All of us are going to have some degree of regret when Christ comes again, concerning the way we lived and served the Lord. But we can reduce that regret by examining our ways and judging ourselves now. We must evaluate our ministry and see how it will look in the light of that day.

"Take these children and nurse them for Me", says the Lord, "Bring them up for me and I will give you your wages". Those wages will not be in terms of money, primarily. I believe the Lord takes care of our earthly needs, since He taught us to pray for our daily bread and He has ordained that those who preach the gospel should live of the gospel. So He will take care of all our earthly needs. But there’ll be a far greater spiritual reward, in addition.

Paul wrote to the Christians at Thessalonica that they were going to be his crown and his joy when the Lord returned (1 Thess.2:19). He found his delight in them, just as a father finds his delight in his children.

An elder (who is a spiritual father) will be delighted when he sees that believers, who came as raw material to his church once, have now become men of God. This is something akin to the delight a sculptor has when he has fashioned a shapeless rock into a human form. He had to chip away at that block for many months and years before the face and figure of the man came out of it! That is the work that God has given us to do too. We must never be satisfied with merely having instructed people correctly. If the image of Christ has not come forth in their lives, we have accomplished nothing at all.

An earthly father is also delighted when his children can stand on their own feet. He doesn’t want them to be perpetually dependent on him. A true spiritual father will be like that too. He’ll make himself dispensable - less and less needed by his spiritual children as they grow and mature.

Consider a home where there are 12 children. You may wonder how any mother can manage twelve children, when your wife finds it difficult with even two! But amazingly, in the long run, the mother of twelve has less work to do than the mother of two! That’s because the mother of 12 trains her older children to help her in the home. Ultimately the children do all the work and the mother is totally free! This is what we must do as shepherds in our churches too - delegate.

But what do we see in most churches? Overburdened pastors are becoming nervous wrecks because they have to do everything themselves. (That mother of 12 would become a nervous wreck too, if she had to take care of all her children herself.) Many churches are like orphanages where
hundreds of babies lie on the floor, kicking their legs, wailing and holding on to their feeding-bottles. This is the result of a one-man ministry. The believers never grow up, because they are never given any responsibility. In the Body of Christ, each member has a task to fulfil.

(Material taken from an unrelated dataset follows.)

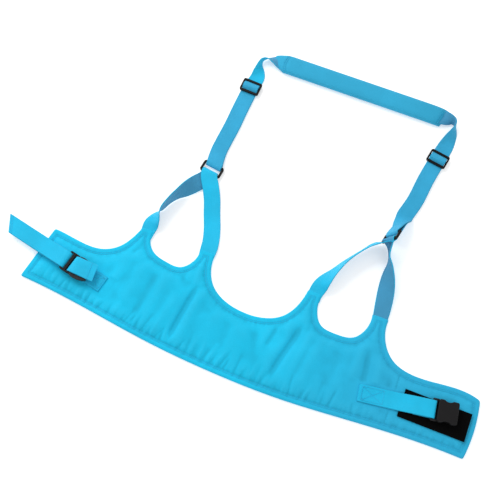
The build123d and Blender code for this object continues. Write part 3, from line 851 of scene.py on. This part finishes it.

Jesus discipled only twelve people and I don’t think any man can handle more than that number effectively, at a time. So by that reckoning, a church of 120 people should have at least ten pastors taking care of the flock. By "pastors", I do not mean full-time workers, but brothers working in a secular job, who have been gifted with a shepherd’s heart to care for the sheep and encourage them.

The harvest is plenteous today. But the true shepherds are few. If you serve the Lord, let it be because God has called you to serve Him, and not because you want to earn a living, or for the sake of man’s honour!